CalAster’s streamlining of emergency call analysis provides value for victims who get help faster, and emergency call centers which have lower operational costs. This dual argument will appeal to the decision makers, often local politicians, who are focused on improving the quality of life of their constituents whilst maintaining a tight budget.
- Organizations (B2B)
CalAster is currently funded by its founders. The software only approach and the fact that the founders do not receive any salary means little capital is needed to deploy an MVP. The team will still apply for grants in the upcoming months in order to recruit new team members to develop the tech stack faster, and cover legal fees associated with the data partnerships which the company will sign with call centers as part of the initial development phase.
Once the proof of concept has been established and CalAster has been used in call centers, the company will look into raising investment capital to further fund growth, both in the US and in Europe. Hiring of sales people will be critical given the fragmented nature of the emergency response ecosystem.
Long term, CalAster’s revenue will be derived from emergency call centers subscriptions. Counties using CalAster will pay a monthly fee which will be a function of the call center size and the number of calls coming in daily. In addition, an initial setup transaction fee will be charged to install the system in the call centers and provide training to the call operators.
CalAster is developing well and, thanks to a growing network in the emergency response field, has access to some valuable mentorship. But applying to solve is an amazing opportunity for CalAster for three reasons:
Mentorship: being assigned a formal mentor that is knowledge and well-connected in the 911 space would allow us to save significant time in network development and speed up the implementation of CalAster’s first pilots, which will be crucial for the development of the rest of the project. As was mentioned earlier in the application, the 911 space is tight and credibility matters immensely. Without a name, one has low chances of long-term survival in a space that is desperately needing a fresh wave of new technologies.
Publicity: Solve’s platform is an excellent way of reaching out to a network larger than we possibly could have done ourselves, while making the public more familiar with our technology. What matters to us is helping the community, and the more people start to understand how PSAPs can be improved the better. PSAP call operators are at the forefront of any emergency and they often do not get all the credit they deserve.
Funding: while we have been able to bootstrap the venture thus far, expenses quickly pile up. Being financially supported would allow us to cover legal fees, hire new members, continue working on the tech stack and travel to public events to pitch our solution and increase our reach.

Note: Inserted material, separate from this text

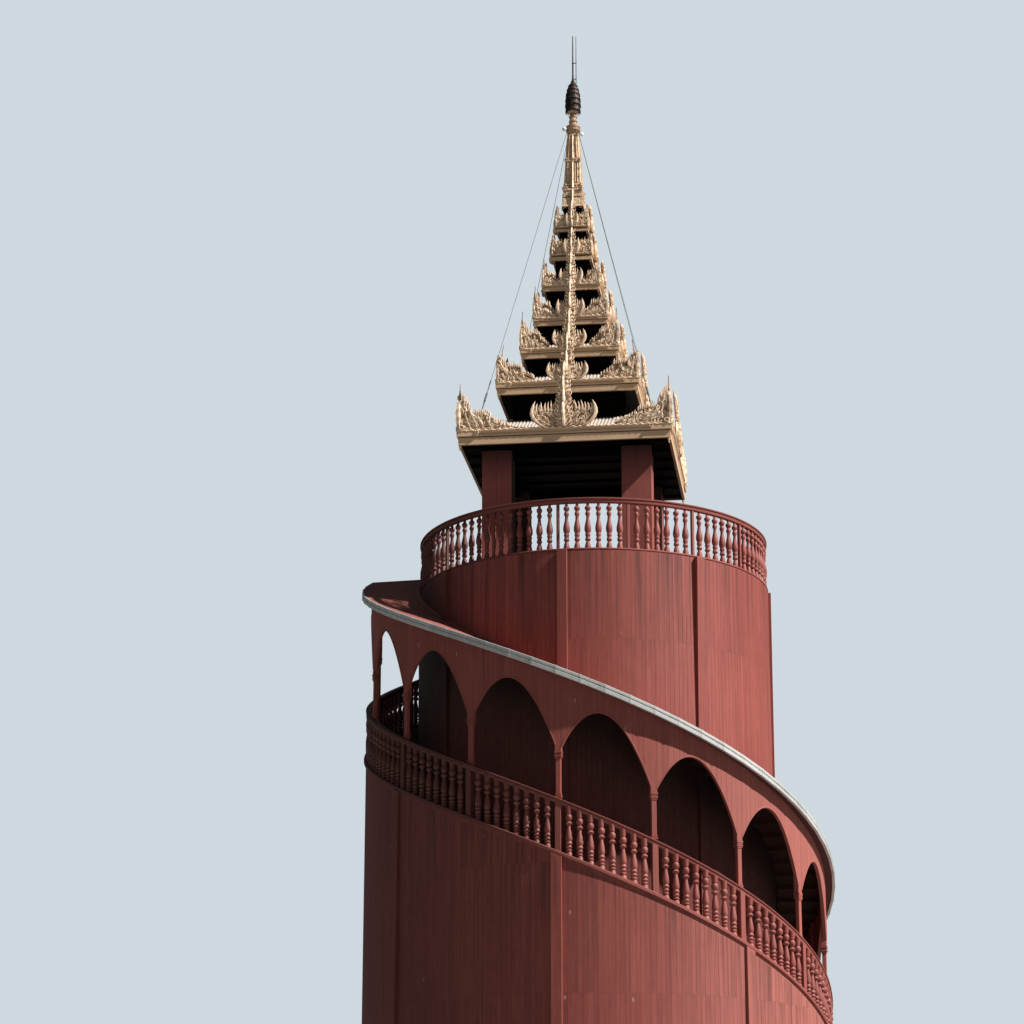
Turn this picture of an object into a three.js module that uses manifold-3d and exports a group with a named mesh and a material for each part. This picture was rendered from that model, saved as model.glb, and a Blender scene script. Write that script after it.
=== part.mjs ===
// Round timber watchtower with an outside spiral stair gallery and a seven-tier roof pavilion.
// Millimetres, +Z up, origin on the drum axis at ground level. The front faces -Y.
//
// Azimuth t is in degrees, from the front (-Y) towards -X, so it grows clockwise seen from above.
// The stair climbs with t: one bay is 22.5 degrees, and 22 bays lead from the ground to the platform.
import * as THREE from 'three';
import Module from 'manifold-3d';

const wasm = await Module();
wasm.setup();

// ---------- driving dimensions ----------
const RISER = 143.6;                 // one stair riser
const STEPS_PER_BAY = 5.5;
const BAYS = 22;                     // stair bays from ground to platform
const BAY = 22.5;                    // degrees
const STEPS = BAYS * STEPS_PER_BAY;  // 121 steps
const H = RISER * STEPS;             // platform floor above ground
const T0 = -306.4;                   // azimuth of the stair foot
const RISE_PER_DEG = H / (BAYS * BAY);
const FACET = 5.625;                 // facet width of the round walls, degrees
const SEAM = 0.005;                  // half gap between neighbouring pieces, degrees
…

- Product/service distribution
- Funding and revenue model
- Board members or advisors
- Marketing, media, and exposure
At this stage, CalAster is looking for partnerships in the US with three types of partners:
Mentors or advisors familiar with the emergency response industry. Their guidance, help, and network will be invaluable.
Public Safety Answering Points: key partnerships to get access to real-world data and improve the technology
Computer-Aided Dispatch Software Organizations: key partnerships to provide a platform that will allow for a seamless integration of our solution into PSAPs for pilot tests.